[start]
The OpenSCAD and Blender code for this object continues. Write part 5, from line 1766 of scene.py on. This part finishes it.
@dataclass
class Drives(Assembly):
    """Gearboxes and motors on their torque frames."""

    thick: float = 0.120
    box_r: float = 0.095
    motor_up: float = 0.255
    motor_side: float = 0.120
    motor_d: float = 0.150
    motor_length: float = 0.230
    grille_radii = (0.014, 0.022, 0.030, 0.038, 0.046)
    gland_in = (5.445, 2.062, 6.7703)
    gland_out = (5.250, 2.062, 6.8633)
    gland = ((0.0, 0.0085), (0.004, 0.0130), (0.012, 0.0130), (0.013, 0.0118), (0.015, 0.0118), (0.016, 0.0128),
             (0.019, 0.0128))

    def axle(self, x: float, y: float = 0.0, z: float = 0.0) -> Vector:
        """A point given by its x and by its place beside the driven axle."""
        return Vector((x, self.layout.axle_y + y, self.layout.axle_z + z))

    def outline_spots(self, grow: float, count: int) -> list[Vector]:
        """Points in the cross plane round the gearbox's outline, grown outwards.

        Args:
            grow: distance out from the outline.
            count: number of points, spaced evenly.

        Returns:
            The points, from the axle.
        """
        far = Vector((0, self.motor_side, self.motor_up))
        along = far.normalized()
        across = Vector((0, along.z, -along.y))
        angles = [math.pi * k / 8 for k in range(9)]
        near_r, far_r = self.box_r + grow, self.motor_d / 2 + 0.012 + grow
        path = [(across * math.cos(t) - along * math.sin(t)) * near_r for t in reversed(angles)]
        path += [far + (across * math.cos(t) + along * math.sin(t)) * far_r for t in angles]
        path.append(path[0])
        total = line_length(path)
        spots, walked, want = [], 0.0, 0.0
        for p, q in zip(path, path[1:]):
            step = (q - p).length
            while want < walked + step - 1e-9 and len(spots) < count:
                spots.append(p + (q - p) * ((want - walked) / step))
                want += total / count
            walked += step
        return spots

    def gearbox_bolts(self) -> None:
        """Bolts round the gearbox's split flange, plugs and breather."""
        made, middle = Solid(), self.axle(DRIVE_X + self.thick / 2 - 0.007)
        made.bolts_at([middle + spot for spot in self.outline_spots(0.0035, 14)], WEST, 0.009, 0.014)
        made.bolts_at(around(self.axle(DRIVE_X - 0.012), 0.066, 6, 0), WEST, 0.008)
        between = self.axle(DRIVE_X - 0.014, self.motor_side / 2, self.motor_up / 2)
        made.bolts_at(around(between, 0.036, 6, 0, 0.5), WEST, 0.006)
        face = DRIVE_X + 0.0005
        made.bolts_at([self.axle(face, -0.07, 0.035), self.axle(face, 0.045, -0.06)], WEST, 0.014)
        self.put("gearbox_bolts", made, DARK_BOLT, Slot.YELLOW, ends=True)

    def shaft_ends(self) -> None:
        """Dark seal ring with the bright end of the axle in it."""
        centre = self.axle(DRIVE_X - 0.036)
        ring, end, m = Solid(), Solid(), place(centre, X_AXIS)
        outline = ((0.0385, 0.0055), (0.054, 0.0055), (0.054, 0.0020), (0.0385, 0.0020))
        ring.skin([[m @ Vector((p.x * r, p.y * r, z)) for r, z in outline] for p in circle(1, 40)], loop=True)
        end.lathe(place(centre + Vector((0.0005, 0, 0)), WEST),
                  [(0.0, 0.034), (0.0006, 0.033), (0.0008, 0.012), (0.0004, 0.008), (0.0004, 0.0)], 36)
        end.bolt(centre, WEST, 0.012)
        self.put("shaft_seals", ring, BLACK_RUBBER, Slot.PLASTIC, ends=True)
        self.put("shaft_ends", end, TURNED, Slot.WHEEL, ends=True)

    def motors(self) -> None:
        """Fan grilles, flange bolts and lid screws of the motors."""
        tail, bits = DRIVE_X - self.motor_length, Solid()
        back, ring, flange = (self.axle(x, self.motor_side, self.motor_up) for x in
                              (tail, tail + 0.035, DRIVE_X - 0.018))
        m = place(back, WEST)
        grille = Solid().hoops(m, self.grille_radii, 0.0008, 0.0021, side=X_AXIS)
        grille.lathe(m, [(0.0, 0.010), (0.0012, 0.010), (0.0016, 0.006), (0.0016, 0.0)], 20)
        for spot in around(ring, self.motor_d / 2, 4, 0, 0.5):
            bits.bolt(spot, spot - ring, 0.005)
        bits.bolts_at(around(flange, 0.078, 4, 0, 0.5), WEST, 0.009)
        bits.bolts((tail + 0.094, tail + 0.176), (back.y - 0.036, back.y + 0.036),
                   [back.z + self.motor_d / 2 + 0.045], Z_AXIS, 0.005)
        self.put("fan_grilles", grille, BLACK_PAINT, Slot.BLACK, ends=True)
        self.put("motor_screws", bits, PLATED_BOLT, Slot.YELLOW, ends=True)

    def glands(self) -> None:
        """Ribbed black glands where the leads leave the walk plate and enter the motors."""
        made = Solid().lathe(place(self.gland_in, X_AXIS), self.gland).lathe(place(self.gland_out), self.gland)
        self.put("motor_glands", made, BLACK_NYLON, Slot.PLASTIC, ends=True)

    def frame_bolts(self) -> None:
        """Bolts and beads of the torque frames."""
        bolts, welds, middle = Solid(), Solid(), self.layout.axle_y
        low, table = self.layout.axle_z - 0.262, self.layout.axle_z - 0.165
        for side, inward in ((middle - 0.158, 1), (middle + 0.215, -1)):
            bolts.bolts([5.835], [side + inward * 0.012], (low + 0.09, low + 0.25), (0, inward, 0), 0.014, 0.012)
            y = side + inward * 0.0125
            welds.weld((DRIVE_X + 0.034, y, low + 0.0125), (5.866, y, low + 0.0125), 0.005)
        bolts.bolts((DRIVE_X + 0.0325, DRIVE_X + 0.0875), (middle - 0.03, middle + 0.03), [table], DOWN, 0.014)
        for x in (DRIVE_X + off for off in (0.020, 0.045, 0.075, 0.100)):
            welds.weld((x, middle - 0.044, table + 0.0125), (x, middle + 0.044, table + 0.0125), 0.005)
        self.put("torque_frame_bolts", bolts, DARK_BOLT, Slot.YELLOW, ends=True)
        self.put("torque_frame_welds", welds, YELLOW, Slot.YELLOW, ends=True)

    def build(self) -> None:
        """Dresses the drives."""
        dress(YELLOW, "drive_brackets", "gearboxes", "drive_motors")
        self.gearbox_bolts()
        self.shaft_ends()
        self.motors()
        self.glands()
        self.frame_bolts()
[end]
Using the material above, quote the first line and each line after it, stopping at and including the line that holds "(0.019, 0.0128))".

The OpenSCAD and Blender code for this object continues. Write part 5, from line 1766 of scene.py on. This part finishes it.
@dataclass
class Drives(Assembly):
    """Gearboxes and motors on their torque frames."""

    thick: float = 0.120
    box_r: float = 0.095
    motor_up: float = 0.255
    motor_side: float = 0.120
    motor_d: float = 0.150
    motor_length: float = 0.230
    grille_radii = (0.014, 0.022, 0.030, 0.038, 0.046)
    gland_in = (5.445, 2.062, 6.7703)
    gland_out = (5.250, 2.062, 6.8633)
    gland = ((0.0, 0.0085), (0.004, 0.0130), (0.012, 0.0130), (0.013, 0.0118), (0.015, 0.0118), (0.016, 0.0128),
             (0.019, 0.0128))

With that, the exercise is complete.